> [PROBLEM TO SOLVE] Nothing but the lines from the line that contains "bpy.data.objects.remove(obj)" through the line that contains "return (low + high) / 2" should appear in the output, each reproduced exactly.

*** DATASET SECTION ***

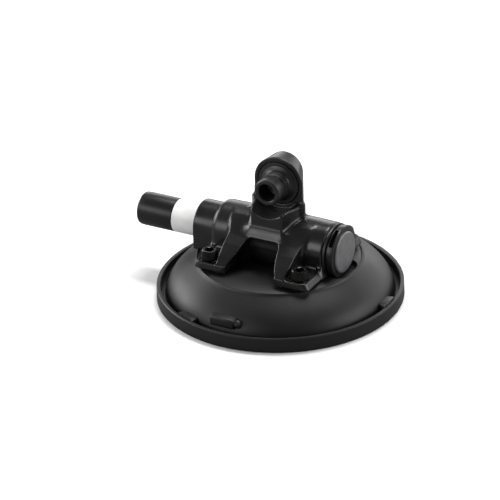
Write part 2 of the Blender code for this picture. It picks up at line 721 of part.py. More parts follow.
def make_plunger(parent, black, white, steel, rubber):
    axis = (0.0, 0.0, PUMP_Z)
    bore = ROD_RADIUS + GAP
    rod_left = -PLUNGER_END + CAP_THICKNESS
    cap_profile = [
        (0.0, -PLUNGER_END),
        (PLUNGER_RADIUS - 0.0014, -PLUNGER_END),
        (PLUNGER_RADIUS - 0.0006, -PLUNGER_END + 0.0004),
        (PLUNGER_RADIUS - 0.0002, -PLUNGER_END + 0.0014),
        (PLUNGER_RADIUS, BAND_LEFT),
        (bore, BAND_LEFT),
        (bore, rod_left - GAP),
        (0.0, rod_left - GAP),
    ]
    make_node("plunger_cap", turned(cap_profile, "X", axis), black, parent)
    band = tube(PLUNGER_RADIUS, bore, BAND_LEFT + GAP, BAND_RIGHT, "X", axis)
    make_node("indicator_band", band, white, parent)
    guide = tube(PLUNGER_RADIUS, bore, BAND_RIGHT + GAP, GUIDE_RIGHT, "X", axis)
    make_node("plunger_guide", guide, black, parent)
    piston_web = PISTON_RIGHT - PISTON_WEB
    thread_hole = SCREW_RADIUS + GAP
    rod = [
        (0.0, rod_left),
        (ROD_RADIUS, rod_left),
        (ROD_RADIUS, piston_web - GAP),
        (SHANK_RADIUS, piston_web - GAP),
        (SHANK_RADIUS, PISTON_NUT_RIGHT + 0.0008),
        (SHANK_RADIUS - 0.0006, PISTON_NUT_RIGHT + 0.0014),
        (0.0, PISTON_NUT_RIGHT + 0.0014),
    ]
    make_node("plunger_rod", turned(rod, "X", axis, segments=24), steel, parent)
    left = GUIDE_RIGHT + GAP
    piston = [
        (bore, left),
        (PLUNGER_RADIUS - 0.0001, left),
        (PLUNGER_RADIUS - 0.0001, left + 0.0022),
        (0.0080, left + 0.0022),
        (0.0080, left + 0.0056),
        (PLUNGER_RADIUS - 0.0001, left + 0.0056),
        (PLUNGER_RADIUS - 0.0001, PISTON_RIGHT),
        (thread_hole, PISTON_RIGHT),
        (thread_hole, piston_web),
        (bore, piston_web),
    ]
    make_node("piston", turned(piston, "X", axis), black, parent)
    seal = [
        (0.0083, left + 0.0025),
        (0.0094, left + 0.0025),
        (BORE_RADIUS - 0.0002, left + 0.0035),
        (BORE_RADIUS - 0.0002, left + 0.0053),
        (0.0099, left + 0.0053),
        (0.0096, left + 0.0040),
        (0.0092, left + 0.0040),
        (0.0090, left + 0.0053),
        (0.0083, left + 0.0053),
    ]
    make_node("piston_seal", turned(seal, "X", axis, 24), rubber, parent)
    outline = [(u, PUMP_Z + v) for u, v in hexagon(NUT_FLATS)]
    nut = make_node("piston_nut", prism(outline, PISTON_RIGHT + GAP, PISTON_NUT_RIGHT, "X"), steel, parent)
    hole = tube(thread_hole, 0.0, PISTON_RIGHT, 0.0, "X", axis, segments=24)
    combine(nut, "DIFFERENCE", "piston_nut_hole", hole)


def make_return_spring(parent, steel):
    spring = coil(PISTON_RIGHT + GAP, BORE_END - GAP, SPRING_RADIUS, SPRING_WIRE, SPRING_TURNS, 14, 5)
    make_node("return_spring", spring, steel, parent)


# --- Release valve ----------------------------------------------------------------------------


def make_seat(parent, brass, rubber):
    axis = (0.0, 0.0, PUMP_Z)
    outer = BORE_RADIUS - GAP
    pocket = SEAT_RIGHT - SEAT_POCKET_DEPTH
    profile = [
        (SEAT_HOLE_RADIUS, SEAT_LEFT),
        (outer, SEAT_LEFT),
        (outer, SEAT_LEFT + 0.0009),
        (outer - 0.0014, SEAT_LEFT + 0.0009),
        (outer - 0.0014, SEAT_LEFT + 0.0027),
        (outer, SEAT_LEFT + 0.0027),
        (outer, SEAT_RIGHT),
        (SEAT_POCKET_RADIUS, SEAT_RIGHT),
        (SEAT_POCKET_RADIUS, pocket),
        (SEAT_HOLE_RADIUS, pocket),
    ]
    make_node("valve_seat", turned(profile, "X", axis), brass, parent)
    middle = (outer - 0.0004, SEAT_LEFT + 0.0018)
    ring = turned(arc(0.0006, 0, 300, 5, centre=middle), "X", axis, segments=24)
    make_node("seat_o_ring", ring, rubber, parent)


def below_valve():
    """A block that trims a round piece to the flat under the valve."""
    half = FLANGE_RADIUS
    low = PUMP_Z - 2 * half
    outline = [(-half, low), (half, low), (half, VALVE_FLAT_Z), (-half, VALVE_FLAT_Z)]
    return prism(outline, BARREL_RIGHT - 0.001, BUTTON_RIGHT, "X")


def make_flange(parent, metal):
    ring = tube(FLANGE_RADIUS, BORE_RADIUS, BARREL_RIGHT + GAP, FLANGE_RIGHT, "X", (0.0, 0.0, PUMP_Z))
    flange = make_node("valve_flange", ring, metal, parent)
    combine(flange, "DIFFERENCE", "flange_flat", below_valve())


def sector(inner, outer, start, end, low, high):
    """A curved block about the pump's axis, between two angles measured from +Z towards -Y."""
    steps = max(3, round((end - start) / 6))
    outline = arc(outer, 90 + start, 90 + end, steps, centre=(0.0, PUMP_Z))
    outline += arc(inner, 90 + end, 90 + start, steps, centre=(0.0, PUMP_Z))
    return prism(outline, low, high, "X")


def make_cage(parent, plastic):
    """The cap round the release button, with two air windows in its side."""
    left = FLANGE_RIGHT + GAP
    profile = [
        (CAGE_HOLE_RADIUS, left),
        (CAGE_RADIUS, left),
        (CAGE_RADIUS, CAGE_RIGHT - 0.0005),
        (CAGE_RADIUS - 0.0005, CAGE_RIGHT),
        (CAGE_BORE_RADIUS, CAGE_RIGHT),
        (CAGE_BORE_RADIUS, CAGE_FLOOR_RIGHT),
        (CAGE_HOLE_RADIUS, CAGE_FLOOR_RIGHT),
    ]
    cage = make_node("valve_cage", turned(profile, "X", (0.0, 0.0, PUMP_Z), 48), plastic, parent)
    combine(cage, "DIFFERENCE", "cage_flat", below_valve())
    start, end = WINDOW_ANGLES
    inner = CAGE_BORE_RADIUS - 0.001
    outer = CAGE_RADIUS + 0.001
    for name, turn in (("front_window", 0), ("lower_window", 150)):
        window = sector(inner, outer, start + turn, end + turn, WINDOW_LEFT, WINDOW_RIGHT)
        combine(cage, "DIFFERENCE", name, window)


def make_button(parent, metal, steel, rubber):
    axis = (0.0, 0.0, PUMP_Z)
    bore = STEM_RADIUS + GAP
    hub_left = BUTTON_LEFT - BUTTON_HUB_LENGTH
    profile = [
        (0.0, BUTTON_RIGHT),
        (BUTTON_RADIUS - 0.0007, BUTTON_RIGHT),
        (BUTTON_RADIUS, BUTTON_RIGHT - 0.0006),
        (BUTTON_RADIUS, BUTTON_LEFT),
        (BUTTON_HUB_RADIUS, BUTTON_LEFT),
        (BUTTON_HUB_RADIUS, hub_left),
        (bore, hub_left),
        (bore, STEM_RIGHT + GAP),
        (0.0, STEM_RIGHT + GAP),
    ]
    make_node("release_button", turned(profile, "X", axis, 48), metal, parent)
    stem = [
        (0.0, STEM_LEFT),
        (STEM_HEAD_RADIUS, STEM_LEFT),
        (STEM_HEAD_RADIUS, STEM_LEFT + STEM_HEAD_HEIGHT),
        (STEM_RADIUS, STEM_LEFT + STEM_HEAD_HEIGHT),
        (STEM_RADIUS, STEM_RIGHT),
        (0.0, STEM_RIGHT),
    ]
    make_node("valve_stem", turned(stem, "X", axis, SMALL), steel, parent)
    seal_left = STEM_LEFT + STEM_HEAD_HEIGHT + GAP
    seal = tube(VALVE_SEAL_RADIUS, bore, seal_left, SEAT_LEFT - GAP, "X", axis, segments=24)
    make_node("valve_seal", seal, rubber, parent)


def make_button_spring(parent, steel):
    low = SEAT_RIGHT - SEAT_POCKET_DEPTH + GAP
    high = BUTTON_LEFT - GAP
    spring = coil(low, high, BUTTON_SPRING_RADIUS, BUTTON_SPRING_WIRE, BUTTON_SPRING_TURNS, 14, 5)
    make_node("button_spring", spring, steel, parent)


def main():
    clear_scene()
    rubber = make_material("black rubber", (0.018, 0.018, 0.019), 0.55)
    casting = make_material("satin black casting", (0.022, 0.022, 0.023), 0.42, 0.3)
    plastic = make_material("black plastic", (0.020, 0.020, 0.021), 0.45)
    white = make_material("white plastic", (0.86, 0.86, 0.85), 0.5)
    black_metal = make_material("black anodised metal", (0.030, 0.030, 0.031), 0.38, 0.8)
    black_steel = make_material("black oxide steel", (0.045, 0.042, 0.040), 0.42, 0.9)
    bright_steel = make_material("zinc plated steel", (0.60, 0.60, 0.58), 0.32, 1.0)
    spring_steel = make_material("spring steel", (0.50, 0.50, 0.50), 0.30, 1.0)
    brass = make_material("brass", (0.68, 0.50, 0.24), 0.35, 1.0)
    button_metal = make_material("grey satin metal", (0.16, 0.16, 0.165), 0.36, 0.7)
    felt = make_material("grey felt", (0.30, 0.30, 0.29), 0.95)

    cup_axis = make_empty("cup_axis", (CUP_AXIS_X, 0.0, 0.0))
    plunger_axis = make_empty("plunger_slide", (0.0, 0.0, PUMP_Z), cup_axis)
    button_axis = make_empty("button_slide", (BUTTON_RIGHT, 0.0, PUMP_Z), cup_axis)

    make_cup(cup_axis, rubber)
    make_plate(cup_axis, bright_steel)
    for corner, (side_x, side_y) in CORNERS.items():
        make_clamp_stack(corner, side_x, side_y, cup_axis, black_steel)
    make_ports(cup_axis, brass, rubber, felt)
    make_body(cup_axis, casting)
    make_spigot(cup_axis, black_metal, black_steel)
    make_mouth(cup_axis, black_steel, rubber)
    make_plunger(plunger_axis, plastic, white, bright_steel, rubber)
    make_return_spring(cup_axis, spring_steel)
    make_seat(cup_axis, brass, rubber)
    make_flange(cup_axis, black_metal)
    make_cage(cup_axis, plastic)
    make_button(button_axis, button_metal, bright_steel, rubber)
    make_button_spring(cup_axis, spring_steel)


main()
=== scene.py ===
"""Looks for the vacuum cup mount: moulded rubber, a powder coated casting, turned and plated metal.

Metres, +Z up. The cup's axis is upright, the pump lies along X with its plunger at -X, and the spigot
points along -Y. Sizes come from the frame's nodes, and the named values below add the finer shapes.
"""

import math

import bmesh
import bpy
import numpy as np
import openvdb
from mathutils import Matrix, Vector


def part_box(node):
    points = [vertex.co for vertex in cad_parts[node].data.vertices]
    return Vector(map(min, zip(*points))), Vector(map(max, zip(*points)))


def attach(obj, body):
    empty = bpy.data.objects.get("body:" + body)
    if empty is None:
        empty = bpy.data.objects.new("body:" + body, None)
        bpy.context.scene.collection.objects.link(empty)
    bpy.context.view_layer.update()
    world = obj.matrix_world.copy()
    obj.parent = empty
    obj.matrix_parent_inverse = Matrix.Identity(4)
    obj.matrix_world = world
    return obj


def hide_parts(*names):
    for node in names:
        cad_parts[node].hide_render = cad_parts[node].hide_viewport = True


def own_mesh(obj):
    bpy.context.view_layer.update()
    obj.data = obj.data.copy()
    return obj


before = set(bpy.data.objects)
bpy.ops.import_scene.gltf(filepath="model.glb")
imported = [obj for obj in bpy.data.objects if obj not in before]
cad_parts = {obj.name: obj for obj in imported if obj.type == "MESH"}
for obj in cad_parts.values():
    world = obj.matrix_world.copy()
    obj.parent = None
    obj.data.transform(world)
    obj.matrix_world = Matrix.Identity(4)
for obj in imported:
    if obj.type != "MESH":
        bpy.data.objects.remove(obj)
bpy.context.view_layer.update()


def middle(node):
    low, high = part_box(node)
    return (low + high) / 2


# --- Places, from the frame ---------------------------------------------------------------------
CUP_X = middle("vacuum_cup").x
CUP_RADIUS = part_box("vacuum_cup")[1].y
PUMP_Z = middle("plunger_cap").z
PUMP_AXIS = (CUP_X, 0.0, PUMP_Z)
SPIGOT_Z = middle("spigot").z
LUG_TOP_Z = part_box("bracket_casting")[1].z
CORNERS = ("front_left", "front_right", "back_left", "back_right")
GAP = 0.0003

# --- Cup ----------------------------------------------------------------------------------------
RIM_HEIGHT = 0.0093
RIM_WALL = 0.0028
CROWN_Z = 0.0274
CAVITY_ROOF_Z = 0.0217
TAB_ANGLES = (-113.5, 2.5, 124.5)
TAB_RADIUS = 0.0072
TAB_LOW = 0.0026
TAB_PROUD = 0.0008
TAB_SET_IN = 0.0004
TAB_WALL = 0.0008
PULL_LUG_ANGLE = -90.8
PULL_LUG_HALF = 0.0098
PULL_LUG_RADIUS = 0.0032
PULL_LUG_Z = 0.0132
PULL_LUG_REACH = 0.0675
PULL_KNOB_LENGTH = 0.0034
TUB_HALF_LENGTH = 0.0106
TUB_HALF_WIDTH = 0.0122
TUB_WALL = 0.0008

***

> [SOLUTION TO THIS PROBLEM]
        bpy.data.objects.remove(obj)
bpy.context.view_layer.update()


def middle(node):
    low, high = part_box(node)
    return (low + high) / 2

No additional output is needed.